Exercise task:
Quote verbatim everything from the line containing "for left_over in" down to the line containing "obj.matrix_world = Matrix.Identity(4)", with both of those lines included and no others.

Data segment:
• • • • •

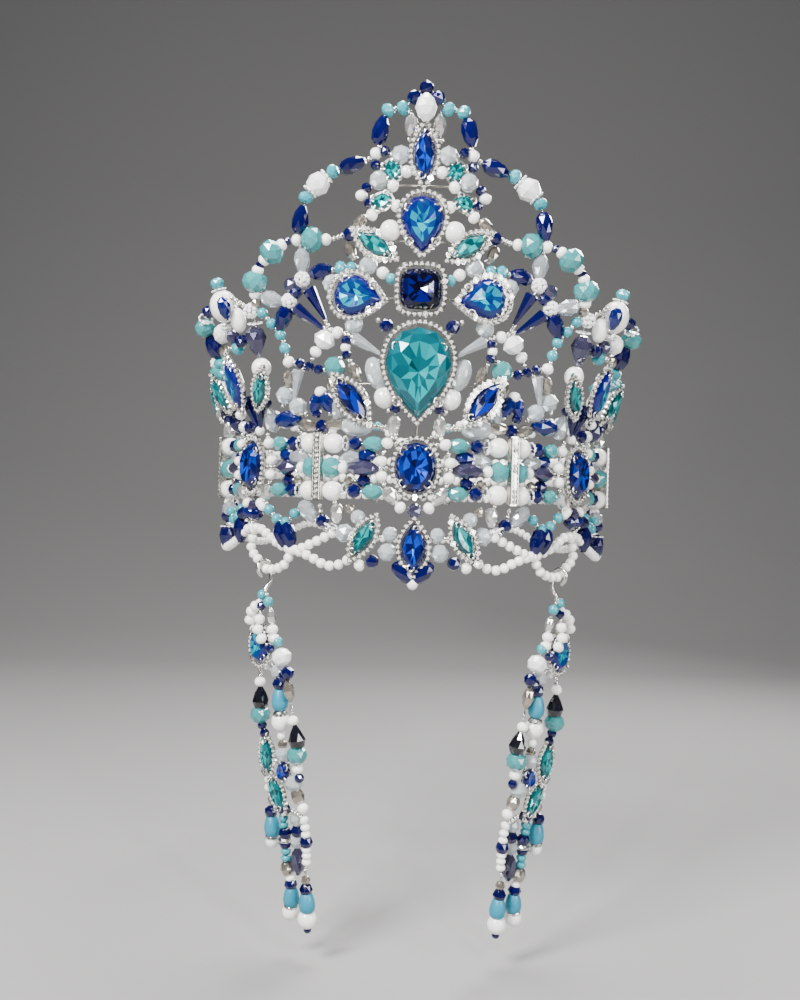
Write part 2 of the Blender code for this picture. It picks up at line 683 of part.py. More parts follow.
def add_hook(side, collection):
    """A bent wire hook: round the swag, down its back and into an eye."""
    hook_radius, wire = 3.4, 0.5
    centre_up = -42.0
    rings = []
    for step in range(9):
        angle = math.radians(-60 + 270 * step / 8)
        out = hook_radius * math.cos(angle)
        rings.append((0.0, centre_up + hook_radius * math.sin(angle), out))
    rings += [(0.2, -46.6, -3.0), (0.8, -49.0, -1.2), (1.2, -50.6, 0.0)]
    points = pendant_route(side, rings)
    path = [(point, wire * MM) for point in points]
    add_tube(f"pendant_hook_{side_name(side)}", path, "silver", collection, sides=4)


def pendant_place(side, sideways, up, out, turn=0.0):
    """A frame for a stone of a pendant; turn leans its top towards the centre."""
    azimuth = PENDANT_AZIMUTH - math.degrees(sideways * MM / FRONT_RADIUS)
    turned = frame_at(side * azimuth, up * MM).to_3x3().to_4x4()
    place = pendant_route(side, [(sideways, up, out)])[0]
    return Matrix.Translation(place) @ turned @ Matrix.Rotation(math.radians(side * turn), 4, "Z")


def add_pendant(side, collection):
    name = side_name(side)
    place = pendant_place(side, 6.5, -73.8, 0.4)
    add_set_stone(
        f"pendant_oval_{name}", "oval", (10.4, 14.4, 2.0), place, "blue_stone", collection
    )
    pieces = []
    # sideways, up, out and turn of the leaf stones
    for row in ((9.0, -119.8, 0.4, -12.0), (4.2, -135.0, 0.8, -34.0)):
        leaf = add_set_stone(
            "leaf", "navette", (6.4, 15.0, 1.9), pendant_place(side, *row), "teal_stone", collection, 8
        )
        pieces.append(leaf)
    # Plain lengths of small beads: the loop beside the oval stone, and the core behind it.
    loop = ((0.6, -56.0, -0.4), (9.4, -58.0, -0.6), (14.6, -62.4, -0.8), (14.4, -66.6, -2.4),
            (6.0, -70.6, -3.8))
    core = ((0.6, -55.0, 0), (-1.6, -61.0, -0.8), (-2.6, -69.0, -1.2), (-4.4, -76.6, -1.2),
            (-2.0, -84.0, 0))
    back = ((-1.6, -61.0, -0.8), (2.6, -64.6, -3.2), (5.6, -71.0, -2.8), (5.6, -78.0, -2.8),
            (-2.0, -84.0, 0))
    for rows in (loop, core, back):
        pieces.append(add_cord("loop", pendant_route(side, rows), 2.3 * MM, "beads", collection, 5))
    # sideways, up and out of each strand's points, and its beads
    strands = (
        (((1.2, -51.2, 0), (0.6, -56.0, -0.2)), ("turquoise6",)),
        (((-2.0, -84.0, 0), (7.4, -84.6, 0), (11.2, -95.4, 0), (12.4, -104.0, 0), (10.4, -112.4, 0)),
         ("white4", "dark_drop", "turquoise6")),
        (((-2.0, -84.0, 0), (-2.2, -94.3, 0), (-1.2, -104.0, 0), (-0.6, -124.0, 0)),
         ("turquoise_drop", "white8", "thread")),
        (((-2.0, -84.0, 0), (-7.8, -90.0, 0), (-9.2, -106.0, 0), (-9.0, -116.4, 0), (-0.6, -124.0, 0)),
         ("clear_drop", "dark_drop", "turquoise6")),
        (((9.0, -112.4, 0), (8.6, -124.0, 0), (1.6, -140.0, 0)), ("thread",)),
        (((-0.6, -124.0, 0), (-4.9, -129.4, 0.2), (-6.0, -136.4, 0), (1.6, -140.0, 0)), ("milk8",)),
        (((1.6, -140.0, 0), (-9.6, -144.0, 0), (-9.0, -160.0, 0), (-6.2, -176.0, 0), (-5.2, -188.6, 0)),
         ("white_run", "white_run", "turquoise_drop", "white8")),
        (((1.6, -140.0, 0), (3.2, -158.0, 0), (3.0, -174.0, 0), (4.3, -187.4, 0)),
         ("turquoise_run", "turquoise_drop", "white8")),
        (((1.6, -140.0, 0), (10.8, -143.0, 0), (11.4, -150.0, 0), (12.0, -158.4, 0)),
         ("navy4", "turquoise_drop", "white5")),
    )
    for rows, beads in strands:
        pieces.append(add_string("strand", pendant_route(side, rows), beads, "beads", collection, 5))
    for row, radius in (((-2.0, -84.0, 0), 2.2), ((1.6, -140.0, 0), 2.6)):
        place = pendant_route(side, [row])[0]
        pieces.append(add_ball("knot", place, radius * MM, "silver", collection, 6, 4))
    fuse(f"pendant_strands_{name}", pieces, collection)


def build():
    crown = new_collection("crystal_crown")
    add_band(crown)
    add_front_wire(crown)
    add_front_stones(crown)
    add_crest_arch(crown)
    add_crest_bead(crown)
    for side in (-1, 1):
        add_shoulder_arch(side, crown)
        add_fan(side, crown)
        add_garland(side, crown)
        add_crest_cluster(side, crown)
        for middle, height_share, own_stones in TOWERS:
            add_tower(middle, height_share, own_stones, side, crown)
        add_hook(side, crown)
        add_pendant(side, crown)
    add_back_scallop(crown)
    add_rim(crown)


for left_over in list(bpy.data.objects):
    bpy.data.objects.remove(left_over)
helpers = new_collection("helpers", hidden=True)
build()
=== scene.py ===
# %% [markdown]
# # A beaded crystal crown
# The crown is wire and thread strung with glass beads, with foil-backed stones in rhinestone-edged
# settings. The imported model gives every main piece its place. This script dresses it: each string
# becomes real beads, each set stone gets its facets, prongs and border, and each finish gets its
# own material.

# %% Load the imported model
import json
import math
import random

import bmesh
import bpy
from mathutils import Matrix, Vector

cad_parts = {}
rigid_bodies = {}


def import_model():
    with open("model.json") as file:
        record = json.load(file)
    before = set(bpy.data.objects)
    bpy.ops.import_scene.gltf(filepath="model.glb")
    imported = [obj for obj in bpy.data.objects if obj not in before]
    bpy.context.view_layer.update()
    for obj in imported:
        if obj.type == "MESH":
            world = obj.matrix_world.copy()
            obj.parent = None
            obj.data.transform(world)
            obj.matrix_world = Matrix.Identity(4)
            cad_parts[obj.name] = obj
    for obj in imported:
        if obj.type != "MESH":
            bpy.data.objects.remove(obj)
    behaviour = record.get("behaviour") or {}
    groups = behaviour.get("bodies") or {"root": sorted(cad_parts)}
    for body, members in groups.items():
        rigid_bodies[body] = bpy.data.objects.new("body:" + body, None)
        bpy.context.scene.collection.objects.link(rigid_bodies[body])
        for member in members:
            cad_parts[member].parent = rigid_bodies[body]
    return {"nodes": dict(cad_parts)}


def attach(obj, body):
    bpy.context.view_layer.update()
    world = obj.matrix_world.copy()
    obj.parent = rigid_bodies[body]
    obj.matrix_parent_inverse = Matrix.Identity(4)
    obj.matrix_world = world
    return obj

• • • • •

Written answer:
for left_over in list(bpy.data.objects):
    bpy.data.objects.remove(left_over)
helpers = new_collection("helpers", hidden=True)
build()
=== scene.py ===
# %% [markdown]
# # A beaded crystal crown
# The crown is wire and thread strung with glass beads, with foil-backed stones in rhinestone-edged
# settings. The imported model gives every main piece its place. This script dresses it: each string
# becomes real beads, each set stone gets its facets, prongs and border, and each finish gets its
# own material.

# %% Load the imported model
import json
import math
import random

import bmesh
import bpy
from mathutils import Matrix, Vector

cad_parts = {}
rigid_bodies = {}


def import_model():
    with open("model.json") as file:
        record = json.load(file)
    before = set(bpy.data.objects)
    bpy.ops.import_scene.gltf(filepath="model.glb")
    imported = [obj for obj in bpy.data.objects if obj not in before]
    bpy.context.view_layer.update()
    for obj in imported:
        if obj.type == "MESH":
            world = obj.matrix_world.copy()
            obj.parent = None
            obj.data.transform(world)
            obj.matrix_world = Matrix.Identity(4)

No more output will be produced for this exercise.